### TASK INSTRUCTIONS
Quote only the part that opens with the line containing "last one ended" and closes with the line containing "for corner in". Keep both of those lines.

[BEGIN DATA LINES]

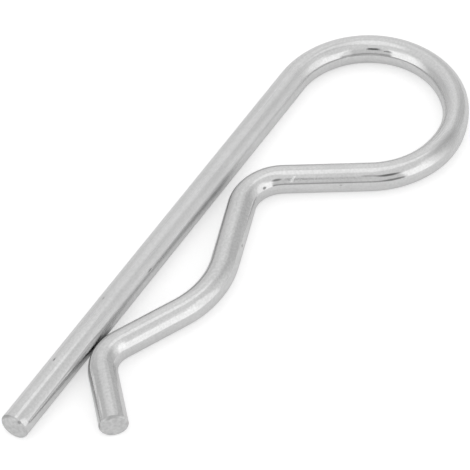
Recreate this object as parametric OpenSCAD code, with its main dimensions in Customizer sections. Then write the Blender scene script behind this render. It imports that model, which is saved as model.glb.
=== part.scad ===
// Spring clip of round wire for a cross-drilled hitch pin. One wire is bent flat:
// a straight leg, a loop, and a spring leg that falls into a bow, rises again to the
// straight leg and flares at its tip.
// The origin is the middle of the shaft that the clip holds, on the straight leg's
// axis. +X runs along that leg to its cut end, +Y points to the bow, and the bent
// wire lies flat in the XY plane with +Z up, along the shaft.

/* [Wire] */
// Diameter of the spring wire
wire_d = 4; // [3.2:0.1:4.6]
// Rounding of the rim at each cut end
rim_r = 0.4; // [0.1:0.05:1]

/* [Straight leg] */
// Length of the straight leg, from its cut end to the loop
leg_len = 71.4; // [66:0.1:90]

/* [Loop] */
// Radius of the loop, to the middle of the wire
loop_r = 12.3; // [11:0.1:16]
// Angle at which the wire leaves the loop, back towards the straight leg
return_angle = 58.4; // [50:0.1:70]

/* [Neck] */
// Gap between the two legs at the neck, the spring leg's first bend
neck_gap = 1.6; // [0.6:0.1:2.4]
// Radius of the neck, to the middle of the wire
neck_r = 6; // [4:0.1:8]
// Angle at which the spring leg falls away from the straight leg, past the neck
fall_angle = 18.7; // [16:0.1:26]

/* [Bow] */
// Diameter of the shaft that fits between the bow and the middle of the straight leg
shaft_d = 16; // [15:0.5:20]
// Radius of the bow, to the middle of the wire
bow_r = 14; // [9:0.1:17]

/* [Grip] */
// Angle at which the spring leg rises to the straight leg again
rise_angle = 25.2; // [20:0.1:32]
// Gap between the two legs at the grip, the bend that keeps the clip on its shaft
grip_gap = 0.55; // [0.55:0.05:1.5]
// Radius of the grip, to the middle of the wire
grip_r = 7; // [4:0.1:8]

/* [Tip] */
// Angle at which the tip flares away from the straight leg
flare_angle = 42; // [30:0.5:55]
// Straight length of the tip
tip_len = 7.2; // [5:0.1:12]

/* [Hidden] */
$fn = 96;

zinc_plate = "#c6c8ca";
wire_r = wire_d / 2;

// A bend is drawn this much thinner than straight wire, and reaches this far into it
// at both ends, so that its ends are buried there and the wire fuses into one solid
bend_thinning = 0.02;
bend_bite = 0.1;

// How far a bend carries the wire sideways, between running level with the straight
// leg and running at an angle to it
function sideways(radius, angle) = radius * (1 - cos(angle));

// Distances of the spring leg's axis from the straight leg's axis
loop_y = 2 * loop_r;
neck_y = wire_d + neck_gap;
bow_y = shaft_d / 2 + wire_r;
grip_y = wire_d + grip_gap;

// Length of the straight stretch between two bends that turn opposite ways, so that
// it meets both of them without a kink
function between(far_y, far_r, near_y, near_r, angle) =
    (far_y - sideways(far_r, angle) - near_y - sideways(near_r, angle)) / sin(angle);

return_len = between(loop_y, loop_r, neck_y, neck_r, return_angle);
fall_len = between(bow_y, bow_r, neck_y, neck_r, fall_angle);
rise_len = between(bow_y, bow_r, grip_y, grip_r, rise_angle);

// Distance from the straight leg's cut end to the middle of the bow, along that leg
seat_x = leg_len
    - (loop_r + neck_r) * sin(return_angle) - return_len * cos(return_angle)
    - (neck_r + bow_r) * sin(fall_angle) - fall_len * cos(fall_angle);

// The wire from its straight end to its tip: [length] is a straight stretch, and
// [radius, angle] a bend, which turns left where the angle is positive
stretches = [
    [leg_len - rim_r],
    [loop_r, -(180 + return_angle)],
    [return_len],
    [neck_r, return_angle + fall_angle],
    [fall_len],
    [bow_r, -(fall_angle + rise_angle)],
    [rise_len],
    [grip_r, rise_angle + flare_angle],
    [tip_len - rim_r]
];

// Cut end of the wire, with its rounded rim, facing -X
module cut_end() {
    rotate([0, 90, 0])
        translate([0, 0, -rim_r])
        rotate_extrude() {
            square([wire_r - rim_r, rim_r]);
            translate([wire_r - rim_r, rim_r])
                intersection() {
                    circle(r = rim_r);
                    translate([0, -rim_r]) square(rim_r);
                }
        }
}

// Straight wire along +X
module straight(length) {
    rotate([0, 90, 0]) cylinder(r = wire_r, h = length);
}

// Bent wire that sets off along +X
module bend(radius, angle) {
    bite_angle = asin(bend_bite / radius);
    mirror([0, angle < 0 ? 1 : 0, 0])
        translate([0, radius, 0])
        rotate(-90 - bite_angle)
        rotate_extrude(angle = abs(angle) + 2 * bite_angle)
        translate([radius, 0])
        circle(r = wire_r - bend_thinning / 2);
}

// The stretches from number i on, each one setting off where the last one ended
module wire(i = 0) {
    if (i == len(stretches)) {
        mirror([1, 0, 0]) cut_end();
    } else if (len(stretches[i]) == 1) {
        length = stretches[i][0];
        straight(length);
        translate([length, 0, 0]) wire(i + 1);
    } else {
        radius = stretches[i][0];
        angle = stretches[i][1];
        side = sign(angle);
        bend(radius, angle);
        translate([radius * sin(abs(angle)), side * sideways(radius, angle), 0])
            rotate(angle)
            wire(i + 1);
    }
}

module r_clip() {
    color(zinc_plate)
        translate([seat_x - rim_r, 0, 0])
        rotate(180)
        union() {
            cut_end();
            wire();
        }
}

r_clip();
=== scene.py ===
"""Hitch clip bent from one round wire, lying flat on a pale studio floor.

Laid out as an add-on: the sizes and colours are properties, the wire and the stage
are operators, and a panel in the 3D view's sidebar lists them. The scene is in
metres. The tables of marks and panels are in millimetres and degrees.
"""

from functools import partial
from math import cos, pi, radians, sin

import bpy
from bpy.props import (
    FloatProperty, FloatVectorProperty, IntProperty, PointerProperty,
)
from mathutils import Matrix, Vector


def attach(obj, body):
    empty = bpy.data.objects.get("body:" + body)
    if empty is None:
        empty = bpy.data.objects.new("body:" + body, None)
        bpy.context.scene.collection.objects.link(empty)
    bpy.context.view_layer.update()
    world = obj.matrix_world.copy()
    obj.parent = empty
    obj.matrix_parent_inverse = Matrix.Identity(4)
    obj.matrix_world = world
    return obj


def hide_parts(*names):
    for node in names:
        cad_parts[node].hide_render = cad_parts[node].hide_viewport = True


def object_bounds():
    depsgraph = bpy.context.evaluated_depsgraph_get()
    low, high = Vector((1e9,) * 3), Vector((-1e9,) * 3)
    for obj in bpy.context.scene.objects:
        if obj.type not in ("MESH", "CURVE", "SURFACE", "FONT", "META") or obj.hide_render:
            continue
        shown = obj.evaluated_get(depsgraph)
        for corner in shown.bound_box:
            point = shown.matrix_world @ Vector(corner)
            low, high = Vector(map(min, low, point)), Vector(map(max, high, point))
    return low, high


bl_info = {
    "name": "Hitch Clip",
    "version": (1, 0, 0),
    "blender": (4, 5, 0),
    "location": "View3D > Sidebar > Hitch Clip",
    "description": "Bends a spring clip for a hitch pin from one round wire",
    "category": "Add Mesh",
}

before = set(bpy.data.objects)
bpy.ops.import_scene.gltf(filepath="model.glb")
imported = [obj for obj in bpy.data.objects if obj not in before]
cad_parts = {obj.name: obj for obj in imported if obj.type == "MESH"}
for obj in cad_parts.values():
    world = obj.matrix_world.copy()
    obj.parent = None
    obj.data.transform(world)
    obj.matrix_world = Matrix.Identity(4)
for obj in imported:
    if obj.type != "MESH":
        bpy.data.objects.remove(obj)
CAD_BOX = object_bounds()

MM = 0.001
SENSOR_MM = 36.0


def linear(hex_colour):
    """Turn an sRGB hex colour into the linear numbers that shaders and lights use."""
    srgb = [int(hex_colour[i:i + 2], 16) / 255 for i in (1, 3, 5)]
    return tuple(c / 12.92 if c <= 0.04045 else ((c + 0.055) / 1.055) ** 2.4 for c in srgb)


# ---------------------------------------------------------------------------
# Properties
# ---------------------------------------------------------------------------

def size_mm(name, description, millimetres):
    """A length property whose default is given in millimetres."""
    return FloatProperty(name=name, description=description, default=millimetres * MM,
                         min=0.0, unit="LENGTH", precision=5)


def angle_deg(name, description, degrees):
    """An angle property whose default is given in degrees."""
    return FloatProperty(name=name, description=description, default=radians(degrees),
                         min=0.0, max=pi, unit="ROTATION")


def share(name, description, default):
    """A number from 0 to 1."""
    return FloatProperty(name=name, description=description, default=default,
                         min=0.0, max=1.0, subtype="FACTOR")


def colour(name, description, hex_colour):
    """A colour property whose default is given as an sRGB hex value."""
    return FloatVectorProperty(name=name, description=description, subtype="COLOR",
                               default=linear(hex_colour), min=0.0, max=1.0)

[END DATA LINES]

### COMPLETED EXERCISE
// The stretches from number i on, each one setting off where the last one ended
module wire(i = 0) {
    if (i == len(stretches)) {
        mirror([1, 0, 0]) cut_end();
    } else if (len(stretches[i]) == 1) {
        length = stretches[i][0];
        straight(length);
        translate([length, 0, 0]) wire(i + 1);
    } else {
        radius = stretches[i][0];
        angle = stretches[i][1];
        side = sign(angle);
        bend(radius, angle);
        translate([radius * sin(abs(angle)), side * sideways(radius, angle), 0])
            rotate(angle)
            wire(i + 1);
    }
}

module r_clip() {
    color(zinc_plate)
        translate([seat_x - rim_r, 0, 0])
        rotate(180)
        union() {
            cut_end();
            wire();
        }
}

r_clip();
=== scene.py ===
"""Hitch clip bent from one round wire, lying flat on a pale studio floor.

Laid out as an add-on: the sizes and colours are properties, the wire and the stage
are operators, and a panel in the 3D view's sidebar lists them. The scene is in
metres. The tables of marks and panels are in millimetres and degrees.
"""

from functools import partial
from math import cos, pi, radians, sin

import bpy
from bpy.props import (
    FloatProperty, FloatVectorProperty, IntProperty, PointerProperty,
)
from mathutils import Matrix, Vector


def attach(obj, body):
    empty = bpy.data.objects.get("body:" + body)
    if empty is None:
        empty = bpy.data.objects.new("body:" + body, None)
        bpy.context.scene.collection.objects.link(empty)
    bpy.context.view_layer.update()
    world = obj.matrix_world.copy()
    obj.parent = empty
    obj.matrix_parent_inverse = Matrix.Identity(4)
    obj.matrix_world = world
    return obj


def hide_parts(*names):
    for node in names:
        cad_parts[node].hide_render = cad_parts[node].hide_viewport = True


def object_bounds():
    depsgraph = bpy.context.evaluated_depsgraph_get()
    low, high = Vector((1e9,) * 3), Vector((-1e9,) * 3)
    for obj in bpy.context.scene.objects:
        if obj.type not in ("MESH", "CURVE", "SURFACE", "FONT", "META") or obj.hide_render:
            continue
        shown = obj.evaluated_get(depsgraph)
        for corner in shown.bound_box:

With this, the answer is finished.